O prazer do risco associava-se à enunciação das coisas contrárias. É um legado riquíssimo, que só néscios ou criaturas de má-fé se atrevem a negar. Havia uma relação muito profunda entre o que se desejava para Portugal e a fé de que esses desejos eram absolutamente possíveis. A ideologia colocava-se no mesmo plano da exequibilidade. O que, naturalmente, constituía, se não um disparate, pelo menos uma completa ingenuidade.

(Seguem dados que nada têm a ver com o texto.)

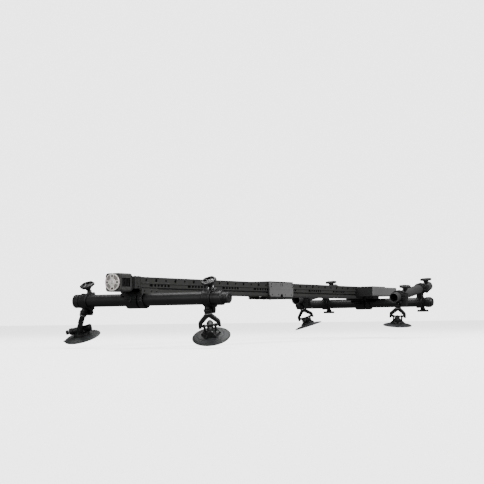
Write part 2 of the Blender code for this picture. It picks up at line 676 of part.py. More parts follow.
def build_leg(name, parent, tube_frame, lean, neck_angle, fork_turn, cup_tilt):
    """A leg on a tube. lean turns the clamp about the tube, fork_turn holds the fork's rotations about
    the tube frame's X and Y and then its swivel about itself, and cup_tilt turns the cup about its pin."""
    clamp_frame = tube_frame @ Matrix.Rotation(lean, 4, "Y")
    clamp_axis = make_empty(name + "_clamp_axis", parent, clamp_frame)
    leg_piece(f"clamp {neck_angle}", name + "_leg_clamp", clamp_axis, build_leg_clamp, neck_angle)

    screw_axis = make_empty(name + "_screw_axis", clamp_axis, Matrix.Translation((SCREW_OFFSET, 0, 0)))
    leg_piece("knob", name + "_clamp_knob", screw_axis, build_knob, KNOB_Z, SCREW_END)

    ball = Matrix.Rotation(lean + neck_angle, 4, "Y") @ Vector((0, 0, -BALL_REACH))
    splay, pitch, swivel = fork_turn
    fork_frame = tube_frame @ Matrix.Translation(ball) @ Matrix.Rotation(splay, 4, "X")
    fork_frame = fork_frame @ Matrix.Rotation(pitch, 4, "Y") @ Matrix.Rotation(swivel, 4, "Z")
    fork_axis = make_empty(name + "_fork_axis", clamp_axis, clamp_frame.inverted() @ fork_frame)
    leg_piece("fork", name + "_leg_fork", fork_axis, build_fork)

    pin_frame = Matrix.Translation((0, 0, PIN_Z)) @ Matrix.Rotation(cup_tilt, 4, "Y")
    if name == "front_far":
        pin_frame = pin_frame @ Matrix.Rotation(math.pi, 4, "Z")
    pin_axis = make_empty(name + "_pin_axis", fork_axis, pin_frame)
    leg_piece("pump", name + "_pump_body", pin_axis, build_pump)
    leg_piece("cup", name + "_suction_cup", pin_axis, build_cup)

    plunger_axis = make_empty(name + "_plunger_axis", pin_axis, Matrix.Translation((0, 0, PUMP_Z)))
    leg_piece("plunger", name + "_pump_plunger", plunger_axis, build_plunger)


def degrees(*angles):
    return tuple(math.radians(a) for a in angles)


def build_front_legs(frame):
    far = Matrix.Translation((FRONT_TUBE_X, 244 * MM, 0))
    near = Matrix.Translation((FRONT_TUBE_X, -342 * MM, 0))
    build_leg("front_far", frame, far, math.radians(-28), FRONT_NECK_ANGLE, degrees(23.6, -4, -52),
              math.radians(-30))
    build_leg("front_near", frame, near, math.radians(-33), FRONT_NECK_ANGLE, degrees(3.4, -18.5, 31),
              math.radians(-9.5))


# --- Outriggers --------------------------------------------------------------------------------------

def build_cross_clamp(name, parent):
    """Two crossed split rings: one round the rear cross tube, one above it round the outrigger."""
    clamp = clamp_ring(name)
    turn = Matrix.Rotation(-OUTRIGGER_TILT, 4, "Y") @ Matrix.Rotation(-math.pi / 2, 4, "Z")
    upper = clamp_ring("upper_ring")
    place(upper, (0, 0, OUTRIGGER_RISE), turn)
    bridge = box("bridge", (-16 * MM, 16 * MM), (-16 * MM, 16 * MM), (22 * MM, 52 * MM))
    join(clamp, bridge, upper)
    open_clamp(clamp, (-40 * MM, 34 * MM))
    tools = (
        rod("bore", BORE_R, (-CLAMP_HALF - 9 * MM, CLAMP_HALF + 9 * MM), "Y", segments=24),
        box("slit", (20 * MM, 60 * MM), (-CLAMP_HALF - MM, CLAMP_HALF + MM), (-1 * MM, 1 * MM)),
        place(rod("screw_hole", SCREW_R + GAP, (-40 * MM, 40 * MM), "Z", segments=10), (SCREW_OFFSET, 0, 0)),
    )
    for tool in tools:
        cut(clamp, place(tool, (0, 0, OUTRIGGER_RISE), turn))
    return finish(clamp, name, parent, "satin_black", smooth=True)


def build_outrigger(name, frame, lean, fork_turn, cup_tilt):
    """A tube along the rail on a cross clamp, with a suction-cup leg near its front end."""
    crossing = Matrix.Translation((REAR_TUBE_X, OUTRIGGER_Y[name], 0))
    hinge = make_empty("outrigger_" + name + "_hinge", frame, crossing)
    leg_piece("cross clamp", "cross_clamp_" + name, hinge, build_cross_clamp)

    bottom_screw = make_empty("bottom_screw_" + name, hinge, Matrix.Translation((SCREW_OFFSET, 0, 0)))
    leg_piece("bottom knob", "cross_bottom_knob_" + name, bottom_screw, build_knob,
              (-38 * MM, -52 * MM), 24 * MM)

    # The outrigger's own frame: the tube along X, tilted about the crossing's Y axis.
    tilt = Matrix.Translation((0, 0, OUTRIGGER_RISE)) @ Matrix.Rotation(-OUTRIGGER_TILT, 4, "Y")
    tube_frame = make_empty("outrigger_frame_" + name, hinge, tilt)
    tube = hollow_tube("outrigger_" + name, (OUTRIGGER_FRONT, OUTRIGGER_REAR), "X")
    finish(tube, "outrigger_" + name, tube_frame, "anodised_black", smooth=True)

    top_screw = make_empty("top_screw_" + name, tube_frame, Matrix.Translation((0, -SCREW_OFFSET, 0)))
    leg_piece("top knob", "cross_top_knob_" + name, top_screw, build_knob, (42 * MM, 56 * MM), -24 * MM)

    side = Vector((0, -1, 0))
    up = Vector((0, 0, 1))
    leg_frame = axes(Vector((OUTRIGGER_LEG, 0, 0)), side, up.cross(side), up)
    build_leg("rear_" + name, tube_frame, leg_frame, lean, REAR_NECK_ANGLE, fork_turn, cup_tilt)


def axes(location, x_axis, y_axis, z_axis):
    matrix = Matrix((x_axis, y_axis, z_axis)).transposed().to_4x4()
    matrix.translation = location
    return matrix


MATERIALS = {}


def main():
    clear_scene()
    for name in COLOURS:
        MATERIALS[name] = make_material(name)
    frame = make_empty("tube_level", matrix=Matrix.Translation((0, 0, -DECK_Z[1])))
    build_rail(frame)
    build_end_block("drive_end_block", frame, RAIL_X[0] - GAP, -1)
    build_end_block("idler_end_block", frame, RAIL_X[1] + GAP, 1)
    build_pulley("drive_pulley", frame, DRIVE_PULLEY_X)
    build_pulley("idler_pulley", frame, IDLER_PULLEY_X)
    build_belt(frame)
    build_motor(frame)
    build_control_box(frame)
    build_cross_tubes(frame)
    build_bracket("front_bracket", frame, FRONT_TUBE_X, 1, 44 * MM)
    build_bracket("rear_bracket", frame, REAR_TUBE_X, -1, BOX_Z[0] - GAP)
    build_carriage(frame)
    build_front_legs(frame)
    build_outrigger("near", frame, math.radians(4.5), degrees(11.2, 11.4, -67.6), math.radians(-14))
    build_outrigger("far", frame, 0.0, degrees(11.2, -11.4, -67.6), math.radians(-14))
    bpy.context.view_layer.update()


main()
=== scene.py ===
"""The camera slider's looks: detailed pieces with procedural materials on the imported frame.

Pieces are made of slabs (outlines pushed along an axis, with rounded rims) and lathed solids, in
millimetres, in frames that come from the cross tubes' level or from a joint. +X runs along the rail and
+Z is up. The lights, the camera and the floor are in metres.
"""

import itertools
import json
import math

import bmesh
import bpy
from mathutils import Matrix, Vector
from mathutils.geometry import delaunay_2d_cdt


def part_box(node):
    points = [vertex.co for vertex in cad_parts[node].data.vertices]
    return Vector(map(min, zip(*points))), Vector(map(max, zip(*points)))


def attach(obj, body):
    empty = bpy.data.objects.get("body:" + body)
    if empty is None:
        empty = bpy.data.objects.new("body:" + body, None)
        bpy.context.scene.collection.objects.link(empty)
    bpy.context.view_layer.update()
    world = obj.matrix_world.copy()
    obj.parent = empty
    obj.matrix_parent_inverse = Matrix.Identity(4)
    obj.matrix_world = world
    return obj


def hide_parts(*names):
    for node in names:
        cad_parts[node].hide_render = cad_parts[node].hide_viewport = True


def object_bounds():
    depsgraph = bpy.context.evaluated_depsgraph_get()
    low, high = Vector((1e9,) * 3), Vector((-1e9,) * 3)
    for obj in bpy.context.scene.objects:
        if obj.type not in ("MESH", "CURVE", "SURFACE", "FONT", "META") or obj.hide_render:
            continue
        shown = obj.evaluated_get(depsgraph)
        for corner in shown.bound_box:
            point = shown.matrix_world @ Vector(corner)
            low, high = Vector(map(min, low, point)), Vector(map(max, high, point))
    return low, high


MM = 0.001
TAU = math.tau

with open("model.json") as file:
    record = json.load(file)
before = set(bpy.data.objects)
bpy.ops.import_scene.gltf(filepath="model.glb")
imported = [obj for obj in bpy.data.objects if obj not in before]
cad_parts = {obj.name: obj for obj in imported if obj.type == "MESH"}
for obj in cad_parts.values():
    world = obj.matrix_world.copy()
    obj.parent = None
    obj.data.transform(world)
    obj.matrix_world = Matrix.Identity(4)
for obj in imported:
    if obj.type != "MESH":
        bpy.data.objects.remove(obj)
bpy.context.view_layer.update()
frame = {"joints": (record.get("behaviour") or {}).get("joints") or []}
JOINTS = {joint["name"]: joint for joint in frame["joints"]}


def joint_point(name):
    return Vector(JOINTS[name]["pos_m"]) / MM


def joint_axis(name):
    return Vector(JOINTS[name]["axis"]).normalized()


def box(node):
    """A CAD node's lowest and highest corner, in millimetres."""
    low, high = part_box(node)
    return low / MM, high / MM


LEVEL = joint_point("outrigger_near_tilt").z
REAR_TUBE_X = joint_point("outrigger_near_tilt").x
FRONT_TUBE_X = joint_point("front_far_clamp_turn").x

BOTH = (-1, 1)
CORNERS = [(sx, sy) for sx in BOTH for sy in BOTH]
shift = Matrix.Translation

# The whole scene's key sizes, heights from the cross tubes' axis
TUBE_R = 25
RAIL_HALF_WIDTH = 50
RAIL_BOTTOM = 25.5
RAIL_TOP = 90
MOTOR_Z = 66.5
DECK_Z = (91, 96)
BALL_R = 12
PIN_TO_CUP = 37
CUP_R = 75
SCREW_OFFSET = 38
BALL_DROP = 41
PUMP_DROP = 14


# --- Outlines ---

STRAIGHT = 3.05  # the opening, in radians, from which a corner is left alone
SHARP_BEND = 0.6

def circle(radius, segments, centre=(0, 0), start=0.0, sweep=TAU):
    """Points on an arc, without the closing point when the arc is a full turn."""
    steps = segments if abs(sweep) >= TAU else segments - 1
    angles = [start + sweep * i / steps for i in range(segments)]
    return [(centre[0] + radius * math.cos(a), centre[1] + radius * math.sin(a)) for a in angles]


def rectangle(u0, u1, v0, v1):
    return [(u0, v0), (u1, v0), (u1, v1), (u0, v1)]


def slot_outline(centre, length, width, upright=False):
    """A slot with round ends."""
    reach = (length - width) / 2
    start = 0 if upright else -math.pi / 2
    offset = (0, reach) if upright else (reach, 0)
    first = circle(width / 2, 7, (centre[0] + offset[0], centre[1] + offset[1]), start, math.pi)
    second = circle(width / 2, 7, (centre[0] - offset[0], centre[1] - offset[1]), start + math.pi, math.pi)
    return first + second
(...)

Pouco dessa herança democrática, socialista, humanista, solidária, foi resguardado e defendido. A década de 80, nesse aspecto, permitiu a distorção das raízes essenciais desse projecto. Incentivou-se o elogio da juventude pela juventude, cuja sintaxe política tem parentesco com o fascismo. A liquidação da memória colectiva foi outra componente da avançada punitiva. O ataque começou pela Imprensa, alvo e cobiça dos partidos, de todos os partidos (com graves responsabilidades para as Esquerdas, todas elas), e de todos os Governos, todos eles. Os jornalistas mais politizados, procedentes da geração de 60, foram colocados em prateleiras ou impelidos a assinar contratos amigáveis de rescisão – como se houvesse amigabilidade em documentos deste teor. As Redacções dos jornais ficaram desprotegidas. A memória dispõe de um poder cultural e ético que assusta os possidentes.

Certos momentos, presumidamente primordiais no desenvolvimento harmonioso do País, foram decisivos para a obstrução do movimento progressista que, lentamente, se ia moldando. O PS está atolado em culpas. Por desvio ideológico, por conluio com as forças mais reaccionárias, por desprezo pelo seu próprio património político. Ao que se sabe, o próprio Willy Brandt teria avisado dirigentes do PS de que as inflexões do partido eram demasiadamente à Direita.

Não é de estranhar que as coisas tivessem chegado a este ponto. Por outro lado, o PSD mergulha na podridão de uma inércia e desdobra-se em dislates, que nem o dislate de Mário Lino sobre o "deserto" da Margem Sul e a pertinaz teimosia na Ota, consegue atenuar ou minimizar. Mendes, lacrimoso e mortificado, afirmou: "O PS está à Direita do PSD". Não sou eu quem vai desmentir o ardoroso político.

A circunstância de José Sócrates seguir, decisivamente, um caminho social-liberal, parece irreparável. O PCP esvazia-se. Vive na contradição de não poder mudar e não desejar mudar. Em qualquer dos hipotéticos casos, perderia sempre. No primeiro, faria desaparecer a sua identidade específica. O CDS não é carne, nem peixe, nem arenque vermelho. É o que os seus dirigentes têm sido. Com Paulo Portas acompanhará a ciclotimia do dirigente máximo. O Bloco de Esquerda resiste ao epifenómeno que desempenha. Resiste, por enquanto.

É quase tudo isto que caracteriza a sociedade portuguesa actual. É de quase tudo isto que sobrevive José Sócrates e o seu Governo.